I do not wish to discard the entire paper based on Study #2. Hsee has a very interesting theory with significant merit conferred by the other studies. There are also some very interesting additional questions the follow from the study. Further research seem warranted to answer the following:
- Can we evaluate the specific weighting assigned by subjects to justifiable factors? For example in Hsee’s study #1 involving real estate appraisal, what relative weights do subjects place on living room size, appliances, carpets, etc?
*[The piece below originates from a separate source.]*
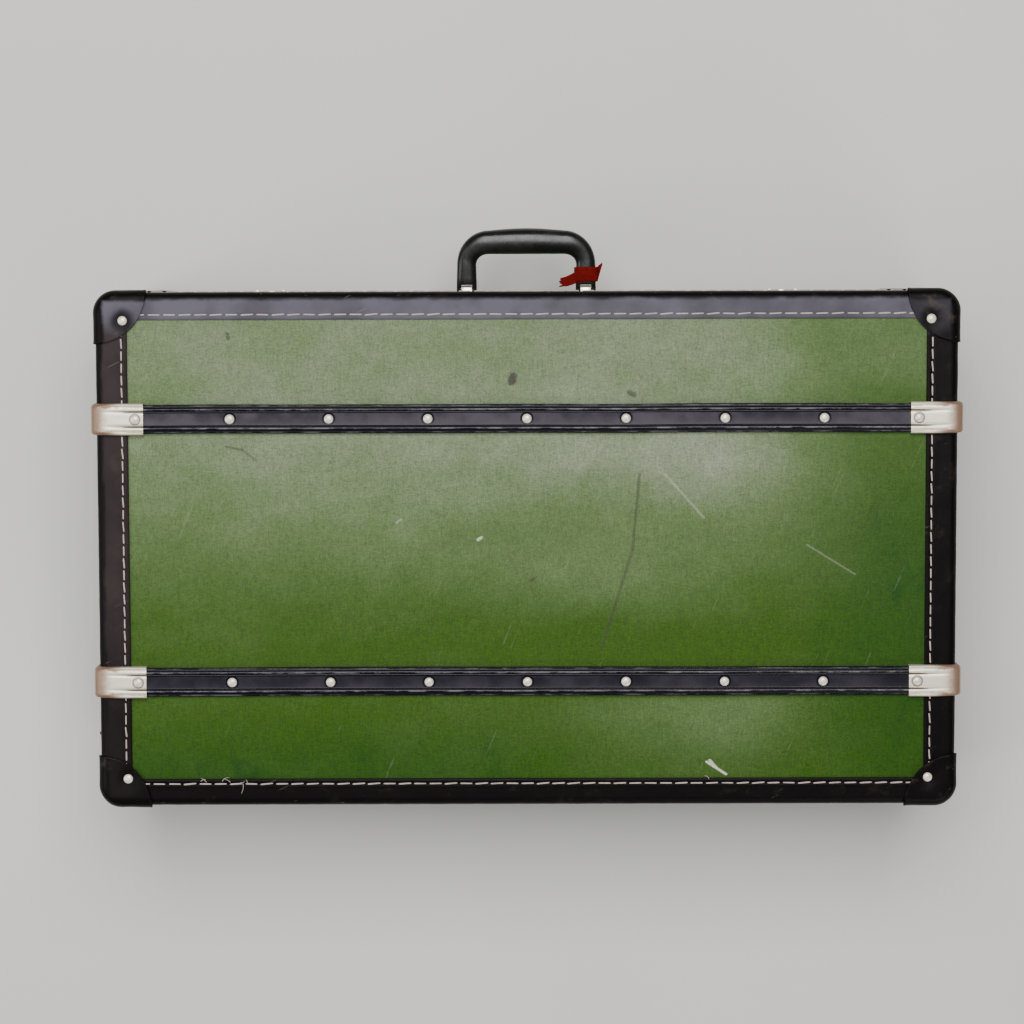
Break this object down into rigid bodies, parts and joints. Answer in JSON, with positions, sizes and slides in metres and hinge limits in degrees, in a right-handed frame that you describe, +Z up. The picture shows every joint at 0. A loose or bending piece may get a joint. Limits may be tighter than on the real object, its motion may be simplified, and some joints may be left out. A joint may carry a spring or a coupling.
{
  "type": "hard suitcase",
  "caption": "Old hard-shell suitcase in green fibre with black stitched edges, corner caps, ribbed slats with metal ends, a swinging handle and snap latches.",
  "frame": {"origin": "middle of the footprint, on the surface that the case lies on", "axes": "+X along the width, +Y towards the handle side, +Z up through the lid"},
  "size_m": [0.7588, 0.5094, 0.2168],
  "materials": {
    "green_fibre": "vulcanised fibre with a woven surface, faded and satin",
    "black_leather": "coated leathercloth, worn",
    "black_slat": "ribbed fibre strip, lacquered",
    "black_moulded": "moulded, glossy",
    "nickel": "nickel plate, worn and tarnished",
    "tongue_metal": "dull tinned strip",
    "lining_paper": "printed paper, matte",
    "red_ribbon": "woven ribbon, frayed"
  },
  "bodies": {
    "base": {"base_shell": "green_fibre", "base_edge_binding": "black_leather", "base_lining": "lining_paper", "base_corner_cap_front_left": "black_leather", "base_corner_cap_front_right": "black_leather", "base_corner_cap_rear_left": "black_leather", "base_corner_cap_rear_right": "black_leather", "base_corner_rivet_front_left": "nickel", "base_corner_rivet_front_right": "nickel", "base_corner_rivet_rear_left": "nickel", "base_corner_rivet_rear_right": "nickel", "base_front_slat": "black_slat", "base_front_slat_end_left": "nickel", "base_front_slat_end_right": "nickel", "base_front_slat_rivets": "nickel", "base_rear_slat": "black_slat", "base_rear_slat_end_left": "nickel", "base_rear_slat_end_right": "nickel", "base_rear_slat_rivets": "nickel", "base_rim_tongue": "tongue_metal", "handle_bracket_left": "nickel", "handle_pin_left": "nickel", "latch_plate_left": "nickel", "hinge_leaf_base_left": "nickel", "hinge_pin_left": "nickel", "handle_bracket_right": "nickel", "handle_pin_right": "nickel", "latch_plate_right": "nickel", "hinge_leaf_base_right": "nickel", "hinge_pin_right": "nickel"},
    "lid": {"lid_shell": "green_fibre", "lid_edge_binding": "black_leather", "lid_lining": "lining_paper", "lid_corner_cap_front_left": "black_leather", "lid_corner_cap_front_right": "black_leather", "lid_corner_cap_rear_left": "black_leather", "lid_corner_cap_rear_right": "black_leather", "lid_corner_rivet_front_left": "nickel", "lid_corner_rivet_front_right": "nickel", "lid_corner_rivet_rear_left": "nickel", "lid_corner_rivet_rear_right": "nickel", "lid_front_slat": "black_slat", "lid_front_slat_end_left": "nickel", "lid_front_slat_end_right": "nickel", "lid_front_slat_rivets": "nickel", "lid_rear_slat": "black_slat", "lid_rear_slat_end_left": "nickel", "lid_rear_slat_end_right": "nickel", "lid_rear_slat_rivets": "nickel", "latch_catch_left": "nickel", "hinge_leaf_lid_left": "nickel", "latch_catch_right": "nickel", "hinge_leaf_lid_right": "nickel"},
    "handle": {"handle_grip": "black_moulded", "luggage_ribbon": "red_ribbon"},
    "hasp_left": {"latch_hasp_left": "nickel"},
    "hasp_right": {"latch_hasp_right": "nickel"},
    "button_left": {"latch_button_left": "nickel"},
    "button_right": {"latch_button_right": "nickel"}
  },
  "joints": [
    {"name": "lid_open", "type": "hinge", "parent": "base", "child": "lid", "pos_m": [0, -0.2527, 0.1284], "axis": [1, 0, 0], "range_deg": [0, 170]},
    {"name": "handle_swing", "type": "hinge", "parent": "base", "child": "handle", "pos_m": [0, 0.2005, 0.1064], "axis": [1, 0, 0], "range_deg": [-75, 75]},
    {"name": "latch_left_hasp", "type": "hinge", "parent": "base", "child": "hasp_left", "pos_m": [-0.23, 0.1981, 0.1184], "axis": [-1, 0, 0], "range_deg": [0, 120]},
    {"name": "latch_left_button", "type": "slide", "parent": "base", "child": "button_left", "axis": [-1, 0, 0], "range_m": [0, 0.004], "stiffness_N_per_m": 300, "springref_m": -0.001},
    {"name": "latch_right_hasp", "type": "hinge", "parent": "base", "child": "hasp_right", "pos_m": [0.23, 0.1981, 0.1184], "axis": [-1, 0, 0], "range_deg": [0, 120]},
    {"name": "latch_right_button", "type": "slide", "parent": "base", "child": "button_right", "axis": [1, 0, 0], "range_m": [0, 0.004], "stiffness_N_per_m": 300, "springref_m": -0.001}
  ]
}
- Can we demonstrate that the weight assigned to a specific factor changed? For instance can we demonstrate that subjects specifically reweighted the value of good appliances relative to carpets as a means to indirectly incorporate unjustifiable factors? Perhaps this can be solicited by asking subjects to assign numeric weightings or at least by rank ordering the importance of the factors.
- How might we prove/disprove that this process takes place subconsciously? Perhaps subjects instead make conscious decisions and then use a purposeful forgetting/self-deception mechanism to remain justified in their own eyes – (more forthcoming on a "breadcrumbs of self-deception" idea). There would seem to be significant moral implications if this is a conscious process.